**TASK DETAILS**
For the material that follows, return exactly the lines from the one with "for node in" through the one with "return node", both ends included.

**STORED DATA**
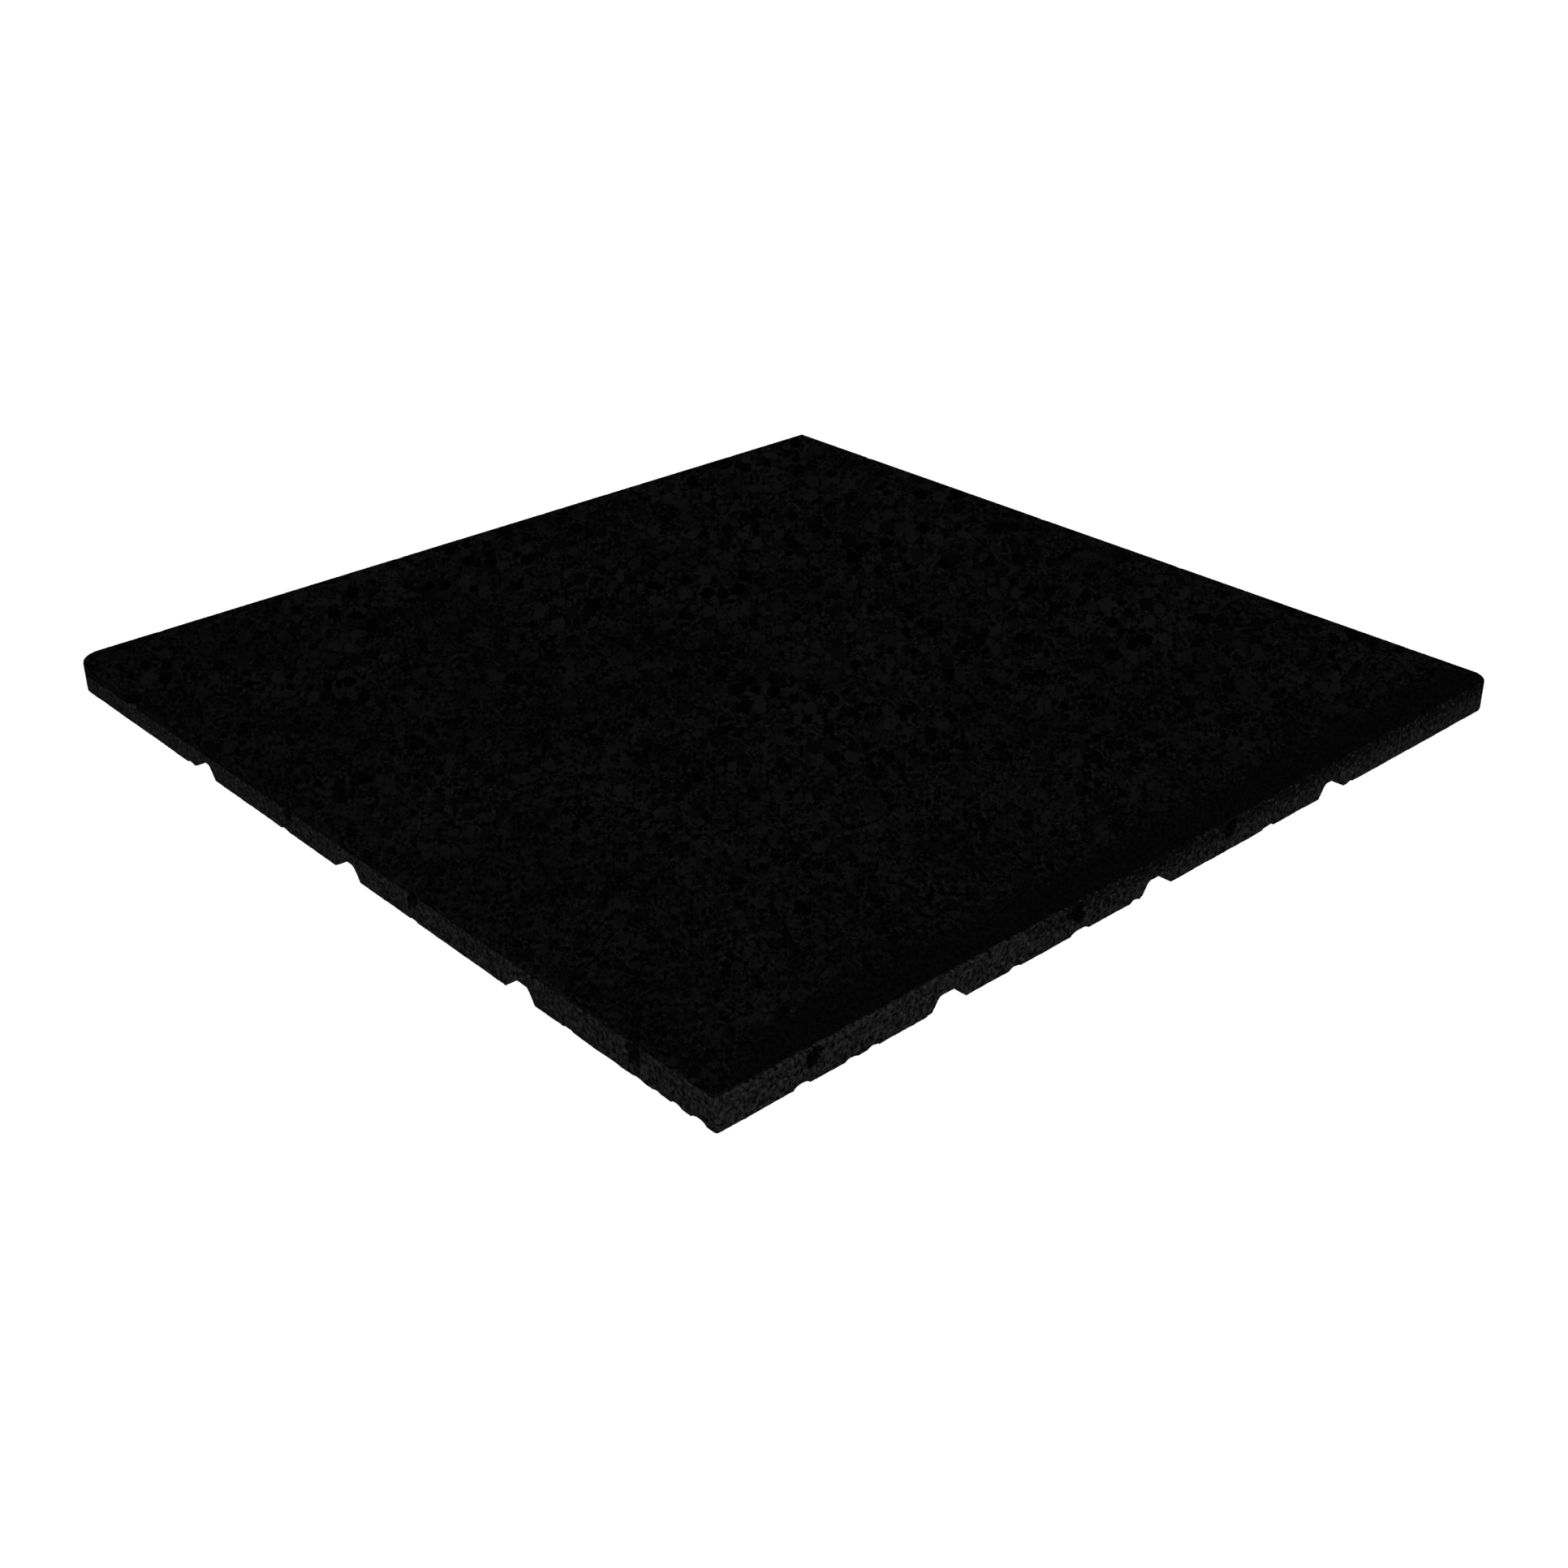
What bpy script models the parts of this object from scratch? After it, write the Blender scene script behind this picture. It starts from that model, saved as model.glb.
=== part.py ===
"""Rubber safety tile: one slab of pressed and bonded rubber crumb, 1 m square and 30 mm thick.

The slab lies flat, its underside on z = 0 and its middle over the origin. Seen from the front
corner (+X, -Y), the left side face looks along -Y and the right one along +X. Three drainage
channels run each way across the underside and leave sixteen flat pads to stand on. Four blind
sockets in each side face take the loose dowels that join neighbouring tiles. Channels and sockets
keep the same places on opposite faces, so that tiles in a row meet. All in metres.
"""
import math

import bmesh
import bpy
from mathutils import Matrix, Vector

# Slab
SIDE = 1.000
THICKNESS = 0.030
TOP_EDGE_RADIUS = 0.002
TOP_EDGE_STEPS = 3

# Plan corners: the sharp ones at the front and the back, and the full ones to the left and right
SHARP_CORNER_RADIUS = 0.003
LEFT_CORNER_RADIUS = 0.028
RIGHT_CORNER_RADIUS = 0.022
CORNER_STEPS = 8

# Channels and sockets make up one even pattern, its middle a little towards the front corner
PATTERN_MIDDLE = (0.015, -0.015)

# Drainage channels in the underside: leaning walls, a flat roof with round corners, a rolled lip
CHANNEL_SPACING = 0.250
CHANNELS_EACH_WAY = 3
CHANNEL_DEPTH = 0.013
CHANNEL_MOUTH = 0.042
CHANNEL_WALL_LEAN = math.radians(34.0)
CHANNEL_ROOF_RADIUS = 0.006
CHANNEL_LIP_RADIUS = 0.003
CHANNEL_LIP_DIP = 0.0003
LIP_STEPS = 2

# Dowel sockets, in the solid layer that is left above the channels
SOCKET_DIAMETER = 0.012
SOCKET_DEPTH = 0.045
SOCKET_OFFSETS = (-0.390, -0.100, 0.100, 0.390)
SOCKET_HEIGHT = 0.020
SOCKET_SIDES = 16

# How far a cutter runs out past the face that it enters
CUTTER_OVERRUN = 0.010

CRUMB_COLOUR = (0.010, 0.010, 0.010, 1.0)
CRUMB_ROUGHNESS = 0.90

HALF = SIDE / 2


def clear_scene():
    """Start from an empty file."""
    for old in list(bpy.data.objects):
        bpy.data.objects.remove(old, do_unlink=True)


def crumb_material():
    """Black rubber crumb, matt all over."""
    material = bpy.data.materials.new("rubber_crumb")
    material.use_nodes = True
    shader = material.node_tree.nodes["Principled BSDF"]
    shader.inputs["Base Color"].default_value = CRUMB_COLOUR
    shader.inputs["Roughness"].default_value = CRUMB_ROUGHNESS
    shader.inputs["Metallic"].default_value = 0.0
    return material


def arc(centre, radius, start, end, steps):
    """Points along an arc from one angle to another, both ends included."""
    angles = [start + (end - start) * step / steps for step in range(steps + 1)]
    return [(centre[0] + radius * math.cos(a), centre[1] + radius * math.sin(a)) for a in angles]


def round_corner(before, corner, after, radius):
    """Points of the arc that rounds one corner of an outline that turns to the left."""
    corner = Vector(corner)
    back = (Vector(before) - corner).normalized()
    ahead = (Vector(after) - corner).normalized()
    half_angle = back.angle(ahead) / 2
    centre = corner + (back + ahead).normalized() * radius / math.sin(half_angle)
    turn = math.pi - 2 * half_angle
    heading = math.atan2(-back.y, -back.x)
    start = heading - math.pi / 2
    return arc(centre, radius, start, start + turn, CORNER_STEPS)


def plan_outline():
    """The slab's outline seen from above, anticlockwise from the left corner."""
    corners = [
        ((-HALF, -HALF), LEFT_CORNER_RADIUS),
        ((HALF, -HALF), SHARP_CORNER_RADIUS),
        ((HALF, HALF), RIGHT_CORNER_RADIUS),
        ((-HALF, HALF), SHARP_CORNER_RADIUS),
    ]
    outline = []
    for index, (corner, radius) in enumerate(corners):
        before = corners[index - 1][0]
        after = corners[(index + 1) % len(corners)][0]
        outline += round_corner(before, corner, after, radius)
    return outline


def mesh_object(name, bm):
    """Put a finished bmesh into the scene as an object."""
    bmesh.ops.recalc_face_normals(bm, faces=bm.faces[:])
    mesh = bpy.data.meshes.new(name)
    bm.to_mesh(mesh)
    bm.free()
    obj = bpy.data.objects.new(name, mesh)
    bpy.context.scene.collection.objects.link(obj)
    return obj


def extruded(bm, points, run):
    """Add a closed prism to the bmesh: an outline of 3-D points, carried along a vector."""
    face = bm.faces.new([bm.verts.new(point) for point in points])
    far = bmesh.ops.extrude_face_region(bm, geom=[face])
    far_verts = [item for item in far["geom"] if isinstance(item, bmesh.types.BMVert)]
    bmesh.ops.translate(bm, verts=far_verts, vec=run)
    return far_verts


def slab_blank():
    """The uncut slab, with the rounding that the mould leaves along its top edge."""
    bm = bmesh.new()
    outline = [(x, y, 0.0) for x, y in plan_outline()]
    top = set(extruded(bm, outline, Vector((0.0, 0.0, THICKNESS))))
    rim = [edge for edge in bm.edges if set(edge.verts) <= top]
    bmesh.ops.bevel(bm, geom=rim, offset=TOP_EDGE_RADIUS, offset_type="OFFSET",
                    segments=TOP_EDGE_STEPS, profile=0.5, affect="EDGES")
    return mesh_object("rubber_tile", bm)


def channel_section():
    """Outline of one channel's cutter, across (first) and up (second)."""
    half_mouth = CHANNEL_MOUTH / 2
    lip_height = CHANNEL_LIP_RADIUS - CHANNEL_LIP_DIP
    lip = arc((half_mouth, lip_height), CHANNEL_LIP_RADIUS,
              -math.pi / 2, CHANNEL_WALL_LEAN - math.pi, LIP_STEPS)
    wall_run = (CHANNEL_DEPTH - lip_height) * math.tan(CHANNEL_WALL_LEAN)
    half_roof = half_mouth - CHANNEL_LIP_RADIUS / math.cos(CHANNEL_WALL_LEAN) - wall_run
    roof_corner = round_corner(lip[-1], (half_roof, CHANNEL_DEPTH), (-half_roof, CHANNEL_DEPTH),
                               CHANNEL_ROOF_RADIUS)
    right = [(half_mouth, -CUTTER_OVERRUN)] + lip + roof_corner
    left = [(-across, up) for across, up in reversed(right)]
    return right + left


def channel_offsets():
    """Centre lines of the channels, even about the middle of their pattern."""
    middle = (CHANNELS_EACH_WAY - 1) / 2
    return [(index - middle) * CHANNEL_SPACING for index in range(CHANNELS_EACH_WAY)]


def channel_cutter(name, pattern_middle, turn):
    """The channels of one direction: along Y with no turn, along X with a quarter turn."""
    bm = bmesh.new()
    reach = HALF + CUTTER_OVERRUN
    for offset in channel_offsets():
        line = pattern_middle + offset
        section = [(line + across, -reach, up) for across, up in channel_section()]
        extruded(bm, section, Vector((0.0, 2 * reach, 0.0)))
    bmesh.ops.rotate(bm, verts=bm.verts[:], matrix=Matrix.Rotation(turn, 3, "Z"))
    return mesh_object(name, bm)


def socket_cutter():
    """The sixteen dowel sockets, four square to each side face."""
    bm = bmesh.new()
    length = SOCKET_DEPTH + CUTTER_OVERRUN
    middle = HALF - SOCKET_DEPTH + length / 2
    along_x = Matrix.Rotation(math.pi / 2, 4, "Y")
    along_y = Matrix.Rotation(math.pi / 2, 4, "X")
    for offset in SOCKET_OFFSETS:
        for end in (-middle, middle):
            in_x_face = Vector((end, PATTERN_MIDDLE[1] + offset, SOCKET_HEIGHT))
            in_y_face = Vector((PATTERN_MIDDLE[0] + offset, end, SOCKET_HEIGHT))
            for place, axis in ((in_x_face, along_x), (in_y_face, along_y)):
                bmesh.ops.create_cone(bm, cap_ends=True, segments=SOCKET_SIDES,
                                      radius1=SOCKET_DIAMETER / 2, radius2=SOCKET_DIAMETER / 2,
                                      depth=length, matrix=Matrix.Translation(place) @ axis)
    return mesh_object("socket_cutter", bm)


def cut(body, cutter):
    """Take a cutter's shape out of a body, and keep the cutter as a hidden guide."""
    cutter.hide_render = True
    cutter.display_type = "WIRE"
    boolean = body.modifiers.new(cutter.name, "BOOLEAN")
    boolean.operation = "DIFFERENCE"
    boolean.solver = "EXACT"
    boolean.object = cutter


def rubber_tile():
    """The whole tile: one pressed piece, cut with its channels and its dowel sockets."""
    tile = slab_blank()
    tile.data.materials.append(crumb_material())
    cut(tile, channel_cutter("channels_along_y", PATTERN_MIDDLE[0], 0.0))
    cut(tile, channel_cutter("channels_along_x", PATTERN_MIDDLE[1], math.pi / 2))
    cut(tile, socket_cutter())
    return tile


clear_scene()
rubber_tile()
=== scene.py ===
"""Looks of the rubber safety tile: bonded crumb all over, on a white studio floor."""
import math
import random

import bpy
import numpy as np
from mathutils import Matrix, Vector


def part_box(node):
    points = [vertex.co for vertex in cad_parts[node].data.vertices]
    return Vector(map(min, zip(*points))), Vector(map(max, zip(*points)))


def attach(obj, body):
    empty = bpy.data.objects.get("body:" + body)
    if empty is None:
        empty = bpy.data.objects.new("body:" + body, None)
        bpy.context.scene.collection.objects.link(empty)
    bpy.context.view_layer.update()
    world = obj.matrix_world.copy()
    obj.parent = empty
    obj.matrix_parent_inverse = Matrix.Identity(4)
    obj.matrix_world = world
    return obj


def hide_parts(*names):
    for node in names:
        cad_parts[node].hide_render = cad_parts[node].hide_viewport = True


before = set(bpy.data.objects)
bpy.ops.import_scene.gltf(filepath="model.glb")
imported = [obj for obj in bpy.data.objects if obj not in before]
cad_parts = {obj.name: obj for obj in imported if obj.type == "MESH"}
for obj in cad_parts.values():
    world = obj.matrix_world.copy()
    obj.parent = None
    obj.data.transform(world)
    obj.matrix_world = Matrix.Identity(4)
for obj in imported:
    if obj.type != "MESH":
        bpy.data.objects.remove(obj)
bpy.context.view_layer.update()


# Camera. A product shot from the front corner: a 48 mm lens on a 36 mm sensor, 28 degrees above
# the floor, aimed at the near half of the top face, with a slight roll.
CAMERA_PLACE = Vector((1.4042, -1.2443, 0.9133))
CAMERA_AIM = Vector((0.1892, -0.1547, 0.0300))
CAMERA_ROLL = math.radians(-0.506)
CAMERA_LENS = 47.82

camera_data = bpy.data.cameras.new("camera")
camera_data.lens = CAMERA_LENS
camera_data.sensor_width = 36.0
camera_data.clip_start = 0.05
camera = bpy.data.objects.new("camera", camera_data)
bpy.context.scene.collection.objects.link(camera)
look = (CAMERA_AIM - CAMERA_PLACE).to_track_quat("-Z", "Y").to_matrix().to_4x4()
camera.matrix_world = Matrix.Translation(CAMERA_PLACE) @ look @ Matrix.Rotation(CAMERA_ROLL, 4, "Z")
bpy.context.scene.camera = camera


def add_node(tree, kind, sockets=None, **settings):
    """A shader node with its settings, and its input sockets set or linked by name or number."""
    node = tree.nodes.new(kind)
    for name, value in settings.items():
        setattr(node, name, value)
    for name, value in (sockets or {}).items():
        if isinstance(value, bpy.types.NodeSocket):
            tree.links.new(value, node.inputs[name])
        else:
            node.inputs[name].default_value = value
    return node


# Studio. A white floor that runs out of sight under a white surround, lit low and softly from the
# front corner, so that the side faces come out a little lighter than the black top.
FLOOR_SIZE = 40.0
FLOOR_WHITE = 1.05
SURROUND_WHITE = 1.05
FLOOR_BOUNCE = 0.20
SURROUND_LIGHT = 0.08
KEY_AZIMUTH = math.radians(-36.0)
KEY_ELEVATION = math.radians(20.0)
KEY_DISTANCE = 6.0
KEY_SIZE = 3.0
KEY_POWER = 67.5


def seen_and_given(tree, seen, given):
    """White light of one strength as the camera sees it, and of another as it falls on things."""
    path = add_node(tree, "ShaderNodeLightPath")
    return add_node(tree, "ShaderNodeMix", {"Factor": path.outputs["Is Camera Ray"],
                                            "A": given, "B": seen}).outputs["Result"]


bpy.context.scene.view_settings.view_transform = "Standard"
world = bpy.data.worlds.new("surround")
world.use_nodes = True
bpy.context.scene.world = world
tree = world.node_tree
tree.links.new(seen_and_given(tree, SURROUND_WHITE, SURROUND_LIGHT),
               tree.nodes["Background"].inputs["Strength"])
tree.nodes["Background"].inputs["Color"].default_value = (1.0, 1.0, 1.0, 1.0)

bpy.ops.object.select_all(action="DESELECT")
bpy.ops.mesh.primitive_plane_add(size=FLOOR_SIZE, location=(0.0, 0.0, 0.0))
floor = bpy.context.object
floor.name = "studio_floor"
floor_white = bpy.data.materials.new("floor_white")
floor_white.use_nodes = True
tree = floor_white.node_tree
shader = tree.nodes["Principled BSDF"]
shader.inputs["Base Color"].default_value = (0.0, 0.0, 0.0, 1.0)
shader.inputs["Roughness"].default_value = 1.0
shader.inputs["Specular IOR Level"].default_value = 0.0
shader.inputs["Emission Color"].default_value = (1.0, 1.0, 1.0, 1.0)
tree.links.new(seen_and_given(tree, FLOOR_WHITE, FLOOR_BOUNCE), shader.inputs["Emission Strength"])
floor.data.materials.append(floor_white)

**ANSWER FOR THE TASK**
    for node in names:
        cad_parts[node].hide_render = cad_parts[node].hide_viewport = True


before = set(bpy.data.objects)
bpy.ops.import_scene.gltf(filepath="model.glb")
imported = [obj for obj in bpy.data.objects if obj not in before]
cad_parts = {obj.name: obj for obj in imported if obj.type == "MESH"}
for obj in cad_parts.values():
    world = obj.matrix_world.copy()
    obj.parent = None
    obj.data.transform(world)
    obj.matrix_world = Matrix.Identity(4)
for obj in imported:
    if obj.type != "MESH":
        bpy.data.objects.remove(obj)
bpy.context.view_layer.update()


# Camera. A product shot from the front corner: a 48 mm lens on a 36 mm sensor, 28 degrees above
# the floor, aimed at the near half of the top face, with a slight roll.
CAMERA_PLACE = Vector((1.4042, -1.2443, 0.9133))
CAMERA_AIM = Vector((0.1892, -0.1547, 0.0300))
CAMERA_ROLL = math.radians(-0.506)
CAMERA_LENS = 47.82

camera_data = bpy.data.cameras.new("camera")
camera_data.lens = CAMERA_LENS
camera_data.sensor_width = 36.0
camera_data.clip_start = 0.05
camera = bpy.data.objects.new("camera", camera_data)
bpy.context.scene.collection.objects.link(camera)
look = (CAMERA_AIM - CAMERA_PLACE).to_track_quat("-Z", "Y").to_matrix().to_4x4()
camera.matrix_world = Matrix.Translation(CAMERA_PLACE) @ look @ Matrix.Rotation(CAMERA_ROLL, 4, "Z")
bpy.context.scene.camera = camera


def add_node(tree, kind, sockets=None, **settings):
    """A shader node with its settings, and its input sockets set or linked by name or number."""
    node = tree.nodes.new(kind)
    for name, value in settings.items():
        setattr(node, name, value)
    for name, value in (sockets or {}).items():
        if isinstance(value, bpy.types.NodeSocket):
            tree.links.new(value, node.inputs[name])
        else:
            node.inputs[name].default_value = value
    return node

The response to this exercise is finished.